┏━━

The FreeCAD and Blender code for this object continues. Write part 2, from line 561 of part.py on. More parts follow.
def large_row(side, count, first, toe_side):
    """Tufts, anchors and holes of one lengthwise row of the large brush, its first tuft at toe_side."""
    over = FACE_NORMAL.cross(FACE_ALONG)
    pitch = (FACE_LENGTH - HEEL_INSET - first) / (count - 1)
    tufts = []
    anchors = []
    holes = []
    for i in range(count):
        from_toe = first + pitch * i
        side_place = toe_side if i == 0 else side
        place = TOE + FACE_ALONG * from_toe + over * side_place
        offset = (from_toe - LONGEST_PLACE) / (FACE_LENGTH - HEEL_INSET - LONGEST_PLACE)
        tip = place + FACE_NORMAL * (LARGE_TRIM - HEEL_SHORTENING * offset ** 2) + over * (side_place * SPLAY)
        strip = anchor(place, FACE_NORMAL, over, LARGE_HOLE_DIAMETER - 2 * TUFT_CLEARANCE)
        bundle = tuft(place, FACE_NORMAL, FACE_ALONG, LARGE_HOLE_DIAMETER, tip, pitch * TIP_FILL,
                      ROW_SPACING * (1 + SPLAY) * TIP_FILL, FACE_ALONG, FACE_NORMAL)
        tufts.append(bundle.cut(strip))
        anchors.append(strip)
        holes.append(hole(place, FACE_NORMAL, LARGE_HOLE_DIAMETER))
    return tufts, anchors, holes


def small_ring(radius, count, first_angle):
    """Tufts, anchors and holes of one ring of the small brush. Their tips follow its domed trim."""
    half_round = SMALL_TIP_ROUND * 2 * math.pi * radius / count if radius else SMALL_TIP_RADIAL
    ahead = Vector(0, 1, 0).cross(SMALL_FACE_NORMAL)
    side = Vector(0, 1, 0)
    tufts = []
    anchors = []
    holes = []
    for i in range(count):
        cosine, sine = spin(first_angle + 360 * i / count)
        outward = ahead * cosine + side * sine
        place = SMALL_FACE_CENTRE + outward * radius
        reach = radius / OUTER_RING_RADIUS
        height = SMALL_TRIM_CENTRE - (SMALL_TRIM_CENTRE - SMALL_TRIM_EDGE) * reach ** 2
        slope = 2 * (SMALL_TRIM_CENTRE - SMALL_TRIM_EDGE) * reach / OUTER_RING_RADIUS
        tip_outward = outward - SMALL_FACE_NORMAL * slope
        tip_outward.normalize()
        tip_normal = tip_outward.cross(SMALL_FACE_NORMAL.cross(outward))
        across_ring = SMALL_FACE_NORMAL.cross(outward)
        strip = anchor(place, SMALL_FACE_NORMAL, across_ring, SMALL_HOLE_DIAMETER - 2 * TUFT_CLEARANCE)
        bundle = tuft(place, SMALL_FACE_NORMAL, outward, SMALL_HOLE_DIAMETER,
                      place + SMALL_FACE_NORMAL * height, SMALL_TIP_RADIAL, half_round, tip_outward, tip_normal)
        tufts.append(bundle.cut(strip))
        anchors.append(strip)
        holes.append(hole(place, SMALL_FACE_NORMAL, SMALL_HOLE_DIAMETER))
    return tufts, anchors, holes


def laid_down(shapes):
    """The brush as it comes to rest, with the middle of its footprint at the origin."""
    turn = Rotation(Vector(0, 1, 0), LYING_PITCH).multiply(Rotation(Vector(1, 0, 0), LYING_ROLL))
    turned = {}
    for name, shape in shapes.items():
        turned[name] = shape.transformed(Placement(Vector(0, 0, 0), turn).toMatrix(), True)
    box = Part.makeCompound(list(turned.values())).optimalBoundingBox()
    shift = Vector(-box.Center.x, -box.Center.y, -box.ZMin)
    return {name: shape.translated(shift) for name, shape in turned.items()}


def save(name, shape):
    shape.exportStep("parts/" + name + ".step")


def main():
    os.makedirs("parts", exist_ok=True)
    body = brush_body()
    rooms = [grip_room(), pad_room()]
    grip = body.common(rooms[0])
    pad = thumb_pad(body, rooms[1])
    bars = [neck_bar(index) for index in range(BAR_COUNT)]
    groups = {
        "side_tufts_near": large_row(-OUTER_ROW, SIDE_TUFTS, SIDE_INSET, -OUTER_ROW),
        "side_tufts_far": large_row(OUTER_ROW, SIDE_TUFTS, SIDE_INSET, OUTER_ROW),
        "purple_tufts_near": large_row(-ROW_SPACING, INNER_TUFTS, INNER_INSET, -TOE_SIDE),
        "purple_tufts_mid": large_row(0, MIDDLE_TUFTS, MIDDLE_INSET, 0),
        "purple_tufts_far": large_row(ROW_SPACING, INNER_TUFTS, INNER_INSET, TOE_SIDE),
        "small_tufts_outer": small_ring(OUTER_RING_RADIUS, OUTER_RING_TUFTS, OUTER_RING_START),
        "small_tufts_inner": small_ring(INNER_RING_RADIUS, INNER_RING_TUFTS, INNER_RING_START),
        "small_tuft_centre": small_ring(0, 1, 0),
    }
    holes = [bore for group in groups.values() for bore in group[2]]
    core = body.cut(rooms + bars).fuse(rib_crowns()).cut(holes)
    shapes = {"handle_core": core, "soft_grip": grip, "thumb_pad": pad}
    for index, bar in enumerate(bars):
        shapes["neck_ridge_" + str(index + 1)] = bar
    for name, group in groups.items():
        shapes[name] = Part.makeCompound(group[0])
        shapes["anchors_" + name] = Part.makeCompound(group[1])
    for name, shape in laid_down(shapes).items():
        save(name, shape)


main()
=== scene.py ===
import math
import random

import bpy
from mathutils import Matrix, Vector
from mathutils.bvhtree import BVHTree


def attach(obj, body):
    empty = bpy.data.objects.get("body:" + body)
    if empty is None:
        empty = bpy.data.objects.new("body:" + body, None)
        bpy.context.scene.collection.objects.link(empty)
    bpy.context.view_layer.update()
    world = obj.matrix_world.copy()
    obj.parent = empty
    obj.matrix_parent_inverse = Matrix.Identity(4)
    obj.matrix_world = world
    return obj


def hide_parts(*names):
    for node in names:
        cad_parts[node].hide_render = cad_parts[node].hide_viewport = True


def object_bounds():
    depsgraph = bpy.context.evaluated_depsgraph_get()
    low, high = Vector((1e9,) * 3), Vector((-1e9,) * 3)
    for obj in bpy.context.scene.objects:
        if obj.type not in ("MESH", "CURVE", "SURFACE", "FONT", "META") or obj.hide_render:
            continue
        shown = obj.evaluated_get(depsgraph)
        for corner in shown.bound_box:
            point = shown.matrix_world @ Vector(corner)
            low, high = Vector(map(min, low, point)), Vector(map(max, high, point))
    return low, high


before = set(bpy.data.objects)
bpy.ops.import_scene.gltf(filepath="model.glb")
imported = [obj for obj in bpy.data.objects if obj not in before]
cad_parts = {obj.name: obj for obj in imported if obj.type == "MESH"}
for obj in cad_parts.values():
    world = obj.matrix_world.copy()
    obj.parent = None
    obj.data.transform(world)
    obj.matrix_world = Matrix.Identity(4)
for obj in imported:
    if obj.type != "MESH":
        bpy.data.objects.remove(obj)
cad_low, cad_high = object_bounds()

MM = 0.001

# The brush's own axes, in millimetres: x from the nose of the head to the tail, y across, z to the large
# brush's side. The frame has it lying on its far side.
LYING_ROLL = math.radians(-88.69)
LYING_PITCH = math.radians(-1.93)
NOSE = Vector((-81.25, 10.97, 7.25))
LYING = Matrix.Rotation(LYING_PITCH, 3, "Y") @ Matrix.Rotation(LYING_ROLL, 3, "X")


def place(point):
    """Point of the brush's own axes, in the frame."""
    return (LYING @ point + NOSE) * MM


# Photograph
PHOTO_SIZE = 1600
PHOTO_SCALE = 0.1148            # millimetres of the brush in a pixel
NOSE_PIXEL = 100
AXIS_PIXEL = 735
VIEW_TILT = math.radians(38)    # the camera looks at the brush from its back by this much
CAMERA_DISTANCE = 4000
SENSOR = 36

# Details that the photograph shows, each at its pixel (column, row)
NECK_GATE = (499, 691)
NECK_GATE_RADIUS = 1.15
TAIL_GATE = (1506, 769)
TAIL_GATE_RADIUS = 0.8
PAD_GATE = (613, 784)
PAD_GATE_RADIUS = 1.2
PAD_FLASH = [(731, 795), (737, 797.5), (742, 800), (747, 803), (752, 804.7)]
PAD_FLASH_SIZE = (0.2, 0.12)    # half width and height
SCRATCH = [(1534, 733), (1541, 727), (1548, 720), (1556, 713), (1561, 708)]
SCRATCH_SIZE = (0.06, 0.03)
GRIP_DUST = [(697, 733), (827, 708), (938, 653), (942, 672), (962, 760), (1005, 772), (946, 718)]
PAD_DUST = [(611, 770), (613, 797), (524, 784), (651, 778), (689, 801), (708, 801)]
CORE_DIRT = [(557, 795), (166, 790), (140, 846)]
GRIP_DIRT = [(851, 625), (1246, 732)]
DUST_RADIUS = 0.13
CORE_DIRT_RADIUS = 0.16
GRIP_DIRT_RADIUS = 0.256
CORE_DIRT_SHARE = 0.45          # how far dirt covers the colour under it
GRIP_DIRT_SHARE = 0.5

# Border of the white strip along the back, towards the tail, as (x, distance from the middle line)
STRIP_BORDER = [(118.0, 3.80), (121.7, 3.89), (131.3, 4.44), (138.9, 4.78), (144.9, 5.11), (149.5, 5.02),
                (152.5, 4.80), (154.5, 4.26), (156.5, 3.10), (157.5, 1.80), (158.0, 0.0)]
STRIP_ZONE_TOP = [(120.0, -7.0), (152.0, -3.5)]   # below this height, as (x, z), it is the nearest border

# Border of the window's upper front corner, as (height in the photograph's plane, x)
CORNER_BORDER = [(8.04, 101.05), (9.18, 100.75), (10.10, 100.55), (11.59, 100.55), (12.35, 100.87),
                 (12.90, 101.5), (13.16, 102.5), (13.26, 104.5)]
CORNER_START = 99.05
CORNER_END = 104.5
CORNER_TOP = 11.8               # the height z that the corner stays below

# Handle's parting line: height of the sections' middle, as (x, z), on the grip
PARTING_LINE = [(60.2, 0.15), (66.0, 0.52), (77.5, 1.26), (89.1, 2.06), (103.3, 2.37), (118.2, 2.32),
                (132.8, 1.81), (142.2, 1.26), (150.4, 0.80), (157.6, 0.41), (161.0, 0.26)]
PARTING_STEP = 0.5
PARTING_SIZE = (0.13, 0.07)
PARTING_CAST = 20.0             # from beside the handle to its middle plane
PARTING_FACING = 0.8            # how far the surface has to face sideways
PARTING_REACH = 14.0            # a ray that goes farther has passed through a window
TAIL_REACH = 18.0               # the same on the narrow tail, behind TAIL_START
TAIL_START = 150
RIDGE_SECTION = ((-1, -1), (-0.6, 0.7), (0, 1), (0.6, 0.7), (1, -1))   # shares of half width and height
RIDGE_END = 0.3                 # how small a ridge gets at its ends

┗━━

Your goal
Reproduce word for word the material above, beginning with the line that contains "for index, bar" and ending with the line that contains "obj.matrix_world = world".

Completed exercise
    for index, bar in enumerate(bars):
        shapes["neck_ridge_" + str(index + 1)] = bar
    for name, group in groups.items():
        shapes[name] = Part.makeCompound(group[0])
        shapes["anchors_" + name] = Part.makeCompound(group[1])
    for name, shape in laid_down(shapes).items():
        save(name, shape)


main()
=== scene.py ===
import math
import random

import bpy
from mathutils import Matrix, Vector
from mathutils.bvhtree import BVHTree


def attach(obj, body):
    empty = bpy.data.objects.get("body:" + body)
    if empty is None:
        empty = bpy.data.objects.new("body:" + body, None)
        bpy.context.scene.collection.objects.link(empty)
    bpy.context.view_layer.update()
    world = obj.matrix_world.copy()
    obj.parent = empty
    obj.matrix_parent_inverse = Matrix.Identity(4)
    obj.matrix_world = world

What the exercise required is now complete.